“It’s not impossible. I used to bullseye womp rats in my T-16 back home, they’re not much bigger than two meters.” - Luke Skywalker
In the months following me destroying a perfectly good painting I knew I needed some help sorting myself out, so I sought out a new counselor. Finding him was Providential, too. The work we did, the guidance he provided, was impeccably helpful and restorative. And not just to my mind and soul, but to my understanding and imagination. By the end of our nearly two year journey I had the tools and knowledge I needed to shift my perspective about my life and livelihood.
I was finally able to see more clearly how much my Heavenly Father loved me and how deeply the gift to make art, and to make it the way I do, is powerful and liberating. Sure, it's primarily for me, as I make art I want to see, but by the end of this stint of my counseling journey my counselor expressed how much he appreciated the beauty and power of imagination I brought to our sessions. It fueled the flame kindling in my heart.
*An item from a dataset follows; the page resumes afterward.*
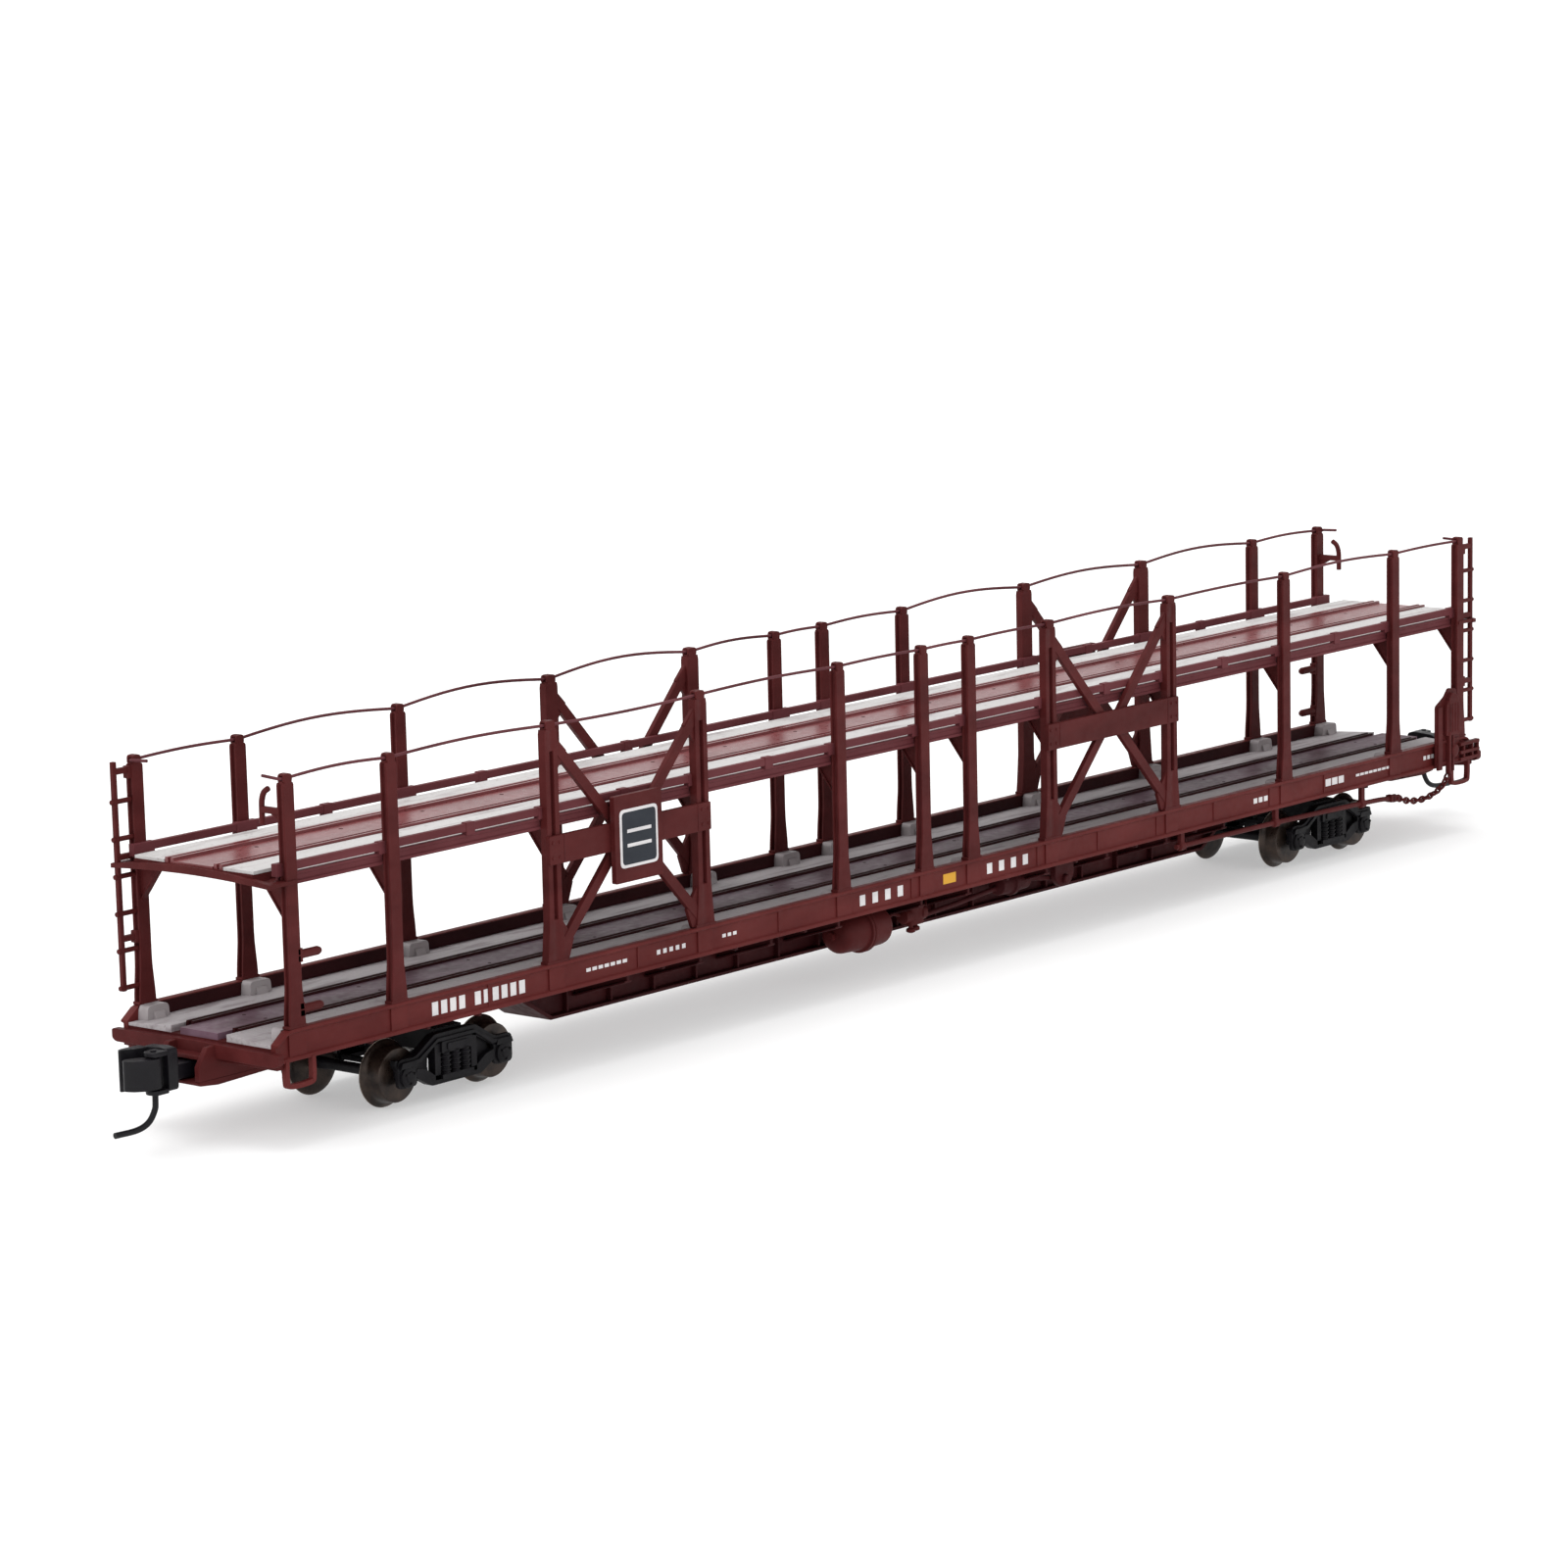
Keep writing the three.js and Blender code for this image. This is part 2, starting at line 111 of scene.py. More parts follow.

Not long after starting counseling, I joined the Created to Thrive Mastery Program with Matt Tommey. I was already in the Mentoring Program his team provided, and the internal work I’d done before counseling was done through this program, but the joining the mastery level was like a dream come true. Not only was I part of an encouraging and serious community of fellow Christian professional artists, this was another confirmation to continue this endeavor. My wife and I had been praying for the opportunity to grow more deeply and skillfully in my professional career, and I’d mentioned wanting to join this mastery program specifically before receiving the call to join. In that first year of the mastery program I learned a great deal about running an art business, how to adjust my priorities, and how to accept and appreciate my creative proclivities as a professional artist. Again, the image of the campfire in the hazy glade with glowing embers came to mind. The painting was more than a painting for me, and this time I knew I wasn’t in danger of becoming a grumble, nor was I grumbling as much as before. The embers of a grateful heart were glowing more steadily than ever before.
Simplified vision with more natural colors. Not what I envisioned, but this version was great practice.
And it’s those same embers burning beneath the ashes that I saw back in 2023, but this time I’ve got a renewed vision and focus. During those months I resolved to restart the painting “Till the Whole Pile Glows Red and Clear”, so I got cracking on it again. I stretched and primed a new canvas over the same stretcher - it had survived my previous assault - and got back to work. Not long after I began this second attempt I noticed that the same dissatisfaction as the previous attempt peaked its head. This time, however, I remembered my training and accepted that the piece wasn’t going the way I’d envisioned. I also knew that this wasn’t one of those “let the piece tell you what it is” moments either, so I scraped off what wet paint remained and reprimed the surface for the third - and, God willing - final time!
Closer…but still not quite what I wanted.
This past summer - gosh, can I already say that? - Daniela and I took our four children to Guelph, On, Canada to visit my wife’s family. While we visited with everyone from Colombia, Spain, Canada, and Texas we got to enjoy the natural beauty in the city. For that entire trip I had very little time to paint or even sketch, but I was able to process my work mentally as I took in the sights and collected as many photos as I could while enjoying our immediate and extended family. The richest of these ongoing mental excursions was a growing association between the discipline of Surrender and the textures and colors of this painted vision. I tried to keep this painting out of mind, but I kept hearing the word “surrender” in my head and heart; each time the word became more beautiful, more powerful. And my response became more tearful.
This meditative experience was such a timely, sweet succor and consolation. And the inverse started to occur as well, each time I thought about which brushes and colors I’d need to create the strokes I now envisioned, I would hear, “Surrender”. So I brought that experience back home with me, secured in the most precious container I have, and into my studio. Approaching the canvas this time, I had a new mindset. A new perspective. I trusted the Spirit leading me, and I got to work with a restored approach.
Understanding that the things I see - through observation and imagination - are not only acceptable means to make paintings, but are necessary components of my art-making process. It’s a part of who I am and how I’ve been woven together. And on top of that,the understanding that I’m not making my art for God. I’m making it with Him, in spirit and in truth, through study and growth, in failure and excellence. My worth isn’t incumbent upon my ability to paint, thank God, but my ability and desire to paint was knitted into my being by the One who gives me worth.
While this newest iteration (pictured below) isn’t complete, it has been a great joy painting this version of this painting. I’ve been more intentional with my brushwork - paying slow, close attention to textures and stroke variations - and my color choices. I am more surrendered to the full scope of my process and in taking the steps necessary to create my work. I am more committed to the process than the product. And arriving to this place has awakened something else - scenes depicting my journey to discovering new pathways while drawing more directly upon local North Texas landscapes, making my practice more genuine and approachable - and I am thoroughly excited to explore and paint. “You’re all clear kid! Now let’s blow this thing and go home!”